====== Task material ======

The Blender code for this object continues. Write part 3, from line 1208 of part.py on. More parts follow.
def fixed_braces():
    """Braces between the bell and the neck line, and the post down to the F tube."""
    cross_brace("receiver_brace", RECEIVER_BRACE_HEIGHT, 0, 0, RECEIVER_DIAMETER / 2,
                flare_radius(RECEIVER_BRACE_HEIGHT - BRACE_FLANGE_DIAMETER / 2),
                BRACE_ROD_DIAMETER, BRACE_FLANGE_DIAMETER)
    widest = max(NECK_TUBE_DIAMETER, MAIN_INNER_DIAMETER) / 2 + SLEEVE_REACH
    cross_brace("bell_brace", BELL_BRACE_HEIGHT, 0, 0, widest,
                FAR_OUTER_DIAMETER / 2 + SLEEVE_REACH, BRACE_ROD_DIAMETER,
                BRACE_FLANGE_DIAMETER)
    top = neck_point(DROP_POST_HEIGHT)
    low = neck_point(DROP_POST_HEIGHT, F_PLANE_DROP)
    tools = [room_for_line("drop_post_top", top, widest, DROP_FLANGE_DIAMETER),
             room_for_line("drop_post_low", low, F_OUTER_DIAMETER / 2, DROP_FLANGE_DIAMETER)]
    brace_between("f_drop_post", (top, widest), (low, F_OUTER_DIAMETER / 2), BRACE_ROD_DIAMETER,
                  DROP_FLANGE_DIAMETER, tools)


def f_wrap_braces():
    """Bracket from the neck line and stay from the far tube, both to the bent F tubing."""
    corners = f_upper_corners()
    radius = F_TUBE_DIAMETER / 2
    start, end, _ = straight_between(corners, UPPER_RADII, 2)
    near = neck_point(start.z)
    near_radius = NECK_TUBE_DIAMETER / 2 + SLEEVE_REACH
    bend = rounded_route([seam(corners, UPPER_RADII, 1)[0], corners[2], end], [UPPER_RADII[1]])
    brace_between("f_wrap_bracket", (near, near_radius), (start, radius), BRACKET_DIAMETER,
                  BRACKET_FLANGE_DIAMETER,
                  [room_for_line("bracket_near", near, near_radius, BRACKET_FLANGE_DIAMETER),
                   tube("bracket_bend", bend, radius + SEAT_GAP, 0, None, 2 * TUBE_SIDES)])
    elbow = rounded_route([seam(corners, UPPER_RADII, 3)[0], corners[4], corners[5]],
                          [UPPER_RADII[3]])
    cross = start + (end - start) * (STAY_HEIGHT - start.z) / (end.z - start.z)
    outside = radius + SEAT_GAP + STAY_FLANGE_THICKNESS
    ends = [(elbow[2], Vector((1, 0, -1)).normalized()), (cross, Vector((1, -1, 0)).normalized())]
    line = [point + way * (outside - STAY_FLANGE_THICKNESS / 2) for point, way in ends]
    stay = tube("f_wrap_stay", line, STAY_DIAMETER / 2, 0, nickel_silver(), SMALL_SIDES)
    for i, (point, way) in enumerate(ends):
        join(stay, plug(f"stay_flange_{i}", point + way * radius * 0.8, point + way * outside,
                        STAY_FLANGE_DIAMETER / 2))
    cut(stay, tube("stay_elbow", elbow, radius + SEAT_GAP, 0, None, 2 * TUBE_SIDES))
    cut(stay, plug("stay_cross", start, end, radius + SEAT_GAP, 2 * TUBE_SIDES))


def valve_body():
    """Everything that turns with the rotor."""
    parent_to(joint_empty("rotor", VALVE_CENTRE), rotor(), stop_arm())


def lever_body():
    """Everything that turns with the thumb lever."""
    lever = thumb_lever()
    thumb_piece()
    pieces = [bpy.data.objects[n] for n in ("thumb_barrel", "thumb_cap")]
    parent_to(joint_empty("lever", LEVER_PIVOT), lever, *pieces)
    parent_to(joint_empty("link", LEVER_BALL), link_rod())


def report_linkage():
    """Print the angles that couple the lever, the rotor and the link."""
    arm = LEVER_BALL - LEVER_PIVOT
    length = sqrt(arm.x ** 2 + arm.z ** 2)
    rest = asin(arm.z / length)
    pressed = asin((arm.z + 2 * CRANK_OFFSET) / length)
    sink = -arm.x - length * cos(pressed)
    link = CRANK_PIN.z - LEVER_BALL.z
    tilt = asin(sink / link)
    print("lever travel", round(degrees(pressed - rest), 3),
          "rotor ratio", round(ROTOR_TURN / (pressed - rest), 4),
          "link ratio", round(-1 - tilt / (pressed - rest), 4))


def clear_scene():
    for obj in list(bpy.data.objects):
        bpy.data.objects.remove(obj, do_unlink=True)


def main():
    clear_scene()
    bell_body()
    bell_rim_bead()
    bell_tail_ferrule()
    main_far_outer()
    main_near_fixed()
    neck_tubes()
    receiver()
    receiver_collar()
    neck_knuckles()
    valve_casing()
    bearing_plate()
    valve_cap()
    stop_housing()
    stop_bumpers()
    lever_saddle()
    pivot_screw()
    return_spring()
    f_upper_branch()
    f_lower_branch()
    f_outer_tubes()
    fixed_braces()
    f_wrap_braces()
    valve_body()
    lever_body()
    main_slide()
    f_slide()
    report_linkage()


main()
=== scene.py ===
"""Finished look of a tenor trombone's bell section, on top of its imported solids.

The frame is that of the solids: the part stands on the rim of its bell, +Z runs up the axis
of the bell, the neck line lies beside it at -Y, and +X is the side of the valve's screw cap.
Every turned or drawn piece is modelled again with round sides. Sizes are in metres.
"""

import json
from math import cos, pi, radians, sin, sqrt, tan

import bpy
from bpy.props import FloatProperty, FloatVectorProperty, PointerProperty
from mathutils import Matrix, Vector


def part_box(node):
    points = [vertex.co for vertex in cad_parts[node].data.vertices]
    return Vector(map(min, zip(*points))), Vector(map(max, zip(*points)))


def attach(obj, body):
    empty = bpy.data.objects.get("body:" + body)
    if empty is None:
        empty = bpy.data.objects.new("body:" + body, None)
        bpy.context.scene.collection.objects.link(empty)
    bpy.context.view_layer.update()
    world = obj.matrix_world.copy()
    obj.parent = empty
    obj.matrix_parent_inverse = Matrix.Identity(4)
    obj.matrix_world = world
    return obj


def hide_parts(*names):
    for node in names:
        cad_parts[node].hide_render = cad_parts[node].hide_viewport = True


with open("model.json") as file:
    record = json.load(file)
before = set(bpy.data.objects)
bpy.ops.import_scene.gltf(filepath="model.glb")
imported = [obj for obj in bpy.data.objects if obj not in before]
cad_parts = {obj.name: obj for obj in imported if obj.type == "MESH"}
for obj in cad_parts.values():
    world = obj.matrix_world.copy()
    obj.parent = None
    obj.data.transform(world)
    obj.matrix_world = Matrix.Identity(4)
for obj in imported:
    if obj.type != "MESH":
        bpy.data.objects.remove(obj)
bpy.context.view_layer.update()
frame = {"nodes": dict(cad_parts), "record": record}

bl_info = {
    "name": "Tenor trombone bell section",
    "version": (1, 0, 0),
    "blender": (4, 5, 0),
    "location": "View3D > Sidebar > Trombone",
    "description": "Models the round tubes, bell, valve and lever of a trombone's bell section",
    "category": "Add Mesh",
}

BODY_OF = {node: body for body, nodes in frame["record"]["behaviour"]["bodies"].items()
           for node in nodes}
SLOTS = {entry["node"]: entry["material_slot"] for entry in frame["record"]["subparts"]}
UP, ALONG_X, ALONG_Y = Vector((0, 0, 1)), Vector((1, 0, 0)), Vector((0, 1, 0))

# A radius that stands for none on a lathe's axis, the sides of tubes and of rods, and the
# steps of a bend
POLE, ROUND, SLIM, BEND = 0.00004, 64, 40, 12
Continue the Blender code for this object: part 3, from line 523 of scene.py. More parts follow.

======

Exercise requirements >> Locate the line that contains "in imported if", then please quote it and every line after it to the end of the entries above, exactly and with nothing else.

The completed task >>
cad_parts = {obj.name: obj for obj in imported if obj.type == "MESH"}
for obj in cad_parts.values():
    world = obj.matrix_world.copy()
    obj.parent = None
    obj.data.transform(world)
    obj.matrix_world = Matrix.Identity(4)
for obj in imported:
    if obj.type != "MESH":
        bpy.data.objects.remove(obj)
bpy.context.view_layer.update()
frame = {"nodes": dict(cad_parts), "record": record}

bl_info = {
    "name": "Tenor trombone bell section",
    "version": (1, 0, 0),
    "blender": (4, 5, 0),
    "location": "View3D > Sidebar > Trombone",
    "description": "Models the round tubes, bell, valve and lever of a trombone's bell section",
    "category": "Add Mesh",
}

BODY_OF = {node: body for body, nodes in frame["record"]["behaviour"]["bodies"].items()
           for node in nodes}
SLOTS = {entry["node"]: entry["material_slot"] for entry in frame["record"]["subparts"]}
UP, ALONG_X, ALONG_Y = Vector((0, 0, 1)), Vector((1, 0, 0)), Vector((0, 1, 0))

# A radius that stands for none on a lathe's axis, the sides of tubes and of rods, and the
# steps of a bend
POLE, ROUND, SLIM, BEND = 0.00004, 64, 40, 12
Continue the Blender code for this object: part 3, from line 523 of scene.py. More parts follow.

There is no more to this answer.